The SCC also did not squarely address the Court of Appeal's holding that a voluntary assignment into bankruptcy should not be used to defeat a secured claim under valid provincial legislation and, in particular, that: "it is inappropriate for a CCAA applicant with a fiduciary duty to pension plan beneficiaries to seek to avoid those obligations to the benefit of a related party by invoking bankruptcy proceedings when no other creditor seeks to do so." However, the majority of the SCC appear to conclude that Indalex's motion to voluntarily enter into bankruptcy was itself not a breach of this fiduciary duty and that it should be open to do so provided that the conflict of interest between its corporate interests and its duties as plan administrator were meaningfully addressed at the same time.

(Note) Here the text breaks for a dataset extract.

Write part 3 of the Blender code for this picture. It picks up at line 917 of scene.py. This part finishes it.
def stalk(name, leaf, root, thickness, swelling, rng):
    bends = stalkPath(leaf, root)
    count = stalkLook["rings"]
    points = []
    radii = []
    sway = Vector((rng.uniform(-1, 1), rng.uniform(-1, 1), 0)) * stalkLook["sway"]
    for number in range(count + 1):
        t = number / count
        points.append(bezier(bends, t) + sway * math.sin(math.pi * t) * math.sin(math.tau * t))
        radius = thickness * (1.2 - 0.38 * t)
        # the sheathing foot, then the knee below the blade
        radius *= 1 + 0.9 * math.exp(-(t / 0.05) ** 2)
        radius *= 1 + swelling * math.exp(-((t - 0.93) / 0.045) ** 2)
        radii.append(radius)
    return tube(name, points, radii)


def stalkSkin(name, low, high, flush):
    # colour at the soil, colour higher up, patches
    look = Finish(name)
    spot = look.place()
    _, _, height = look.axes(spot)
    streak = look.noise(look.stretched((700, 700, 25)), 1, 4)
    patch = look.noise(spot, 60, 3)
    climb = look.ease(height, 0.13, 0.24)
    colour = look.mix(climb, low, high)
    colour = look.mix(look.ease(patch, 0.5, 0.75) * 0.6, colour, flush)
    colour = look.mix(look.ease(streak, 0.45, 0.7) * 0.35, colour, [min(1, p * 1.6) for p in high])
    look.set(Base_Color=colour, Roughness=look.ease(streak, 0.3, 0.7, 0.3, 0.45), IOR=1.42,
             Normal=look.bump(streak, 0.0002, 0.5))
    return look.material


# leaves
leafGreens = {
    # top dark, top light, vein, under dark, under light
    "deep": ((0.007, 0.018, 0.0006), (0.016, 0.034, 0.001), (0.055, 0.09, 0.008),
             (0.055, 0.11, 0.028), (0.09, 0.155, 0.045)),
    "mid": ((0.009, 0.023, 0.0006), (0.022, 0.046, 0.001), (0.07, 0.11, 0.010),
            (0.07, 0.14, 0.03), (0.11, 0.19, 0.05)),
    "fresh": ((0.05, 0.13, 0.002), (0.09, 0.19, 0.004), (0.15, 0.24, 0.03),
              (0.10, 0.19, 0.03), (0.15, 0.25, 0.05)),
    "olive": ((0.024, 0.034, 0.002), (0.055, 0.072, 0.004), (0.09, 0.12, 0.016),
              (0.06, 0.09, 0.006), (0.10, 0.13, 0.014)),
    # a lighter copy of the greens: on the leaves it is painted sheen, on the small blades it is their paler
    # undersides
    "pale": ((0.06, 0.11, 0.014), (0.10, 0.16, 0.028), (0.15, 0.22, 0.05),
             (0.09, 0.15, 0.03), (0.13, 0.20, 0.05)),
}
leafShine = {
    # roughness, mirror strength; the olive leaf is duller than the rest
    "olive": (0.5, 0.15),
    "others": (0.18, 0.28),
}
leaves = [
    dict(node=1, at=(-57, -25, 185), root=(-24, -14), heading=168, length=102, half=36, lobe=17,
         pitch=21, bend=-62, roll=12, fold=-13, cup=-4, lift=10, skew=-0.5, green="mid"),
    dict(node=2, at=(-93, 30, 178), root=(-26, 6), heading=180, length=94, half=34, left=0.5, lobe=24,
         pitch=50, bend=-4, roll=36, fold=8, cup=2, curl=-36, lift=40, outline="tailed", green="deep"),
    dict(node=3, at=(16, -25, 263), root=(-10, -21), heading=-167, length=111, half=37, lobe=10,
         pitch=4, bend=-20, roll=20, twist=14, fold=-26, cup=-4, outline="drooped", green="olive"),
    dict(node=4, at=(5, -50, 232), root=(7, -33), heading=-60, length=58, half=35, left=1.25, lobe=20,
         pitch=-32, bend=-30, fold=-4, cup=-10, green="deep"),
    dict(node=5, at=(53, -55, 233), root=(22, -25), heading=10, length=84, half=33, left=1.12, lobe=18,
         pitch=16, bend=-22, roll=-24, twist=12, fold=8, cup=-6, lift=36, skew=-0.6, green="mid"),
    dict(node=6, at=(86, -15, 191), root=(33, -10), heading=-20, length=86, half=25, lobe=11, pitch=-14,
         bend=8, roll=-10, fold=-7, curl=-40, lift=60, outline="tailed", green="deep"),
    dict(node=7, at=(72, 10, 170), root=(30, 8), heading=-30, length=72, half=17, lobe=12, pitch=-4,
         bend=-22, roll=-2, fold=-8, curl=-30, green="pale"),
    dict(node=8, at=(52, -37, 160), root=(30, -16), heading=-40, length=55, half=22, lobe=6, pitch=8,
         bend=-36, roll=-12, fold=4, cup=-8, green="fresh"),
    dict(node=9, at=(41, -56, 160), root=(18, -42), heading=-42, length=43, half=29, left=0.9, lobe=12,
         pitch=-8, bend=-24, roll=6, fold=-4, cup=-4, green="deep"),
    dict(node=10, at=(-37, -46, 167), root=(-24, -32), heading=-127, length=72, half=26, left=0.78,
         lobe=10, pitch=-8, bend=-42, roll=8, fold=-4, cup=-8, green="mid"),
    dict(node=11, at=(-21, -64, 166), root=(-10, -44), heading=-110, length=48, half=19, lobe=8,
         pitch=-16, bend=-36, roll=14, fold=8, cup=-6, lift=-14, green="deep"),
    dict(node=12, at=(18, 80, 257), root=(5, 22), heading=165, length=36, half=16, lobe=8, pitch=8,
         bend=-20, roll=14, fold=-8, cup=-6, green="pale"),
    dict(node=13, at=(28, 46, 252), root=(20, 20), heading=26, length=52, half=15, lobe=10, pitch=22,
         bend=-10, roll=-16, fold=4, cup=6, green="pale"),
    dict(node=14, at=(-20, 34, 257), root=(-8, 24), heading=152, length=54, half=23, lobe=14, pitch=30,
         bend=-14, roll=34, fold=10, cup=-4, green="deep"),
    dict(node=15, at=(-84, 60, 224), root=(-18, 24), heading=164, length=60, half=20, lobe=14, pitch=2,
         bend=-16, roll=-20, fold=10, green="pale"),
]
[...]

It is expected that Canadian credit markets will be generally relieved with the majority holdings by the SCC in this case. The spectre of a constructive trust remedy has effectively been put back to the place it was prior to the Court of Appeal's ruling in this case. In addition, what constitutes a breach of fiduciary duty to pension plan beneficiaries in insolvency cases has been neatly refined to something that will be very manageable for debtors in future CCAA cases (effectively arranging for independent representation and notice for plan beneficiaries) – a process which has largely become a matter of practice in any event since the Court of Appeal's decision.

The one holding of the SCC which should be of note as a "game changer" (in the sense that it is likely a different conclusion from what was the generally held view prior to this case) is that the statutory deemed trust under the PBA has now been held to unequivocally apply to the amount of any deficit in a pension plan that is already in wind-up. Secured lenders will do well to keep this in mind as this will impact their priority position in all cases outside of a formal bankruptcy if a wind-up of a pension plan is initiated subsequent to their advance of credit.

The content of this article is intended to provide a general guide to the subject matter. Specialist advice should be sought about your specific circumstances.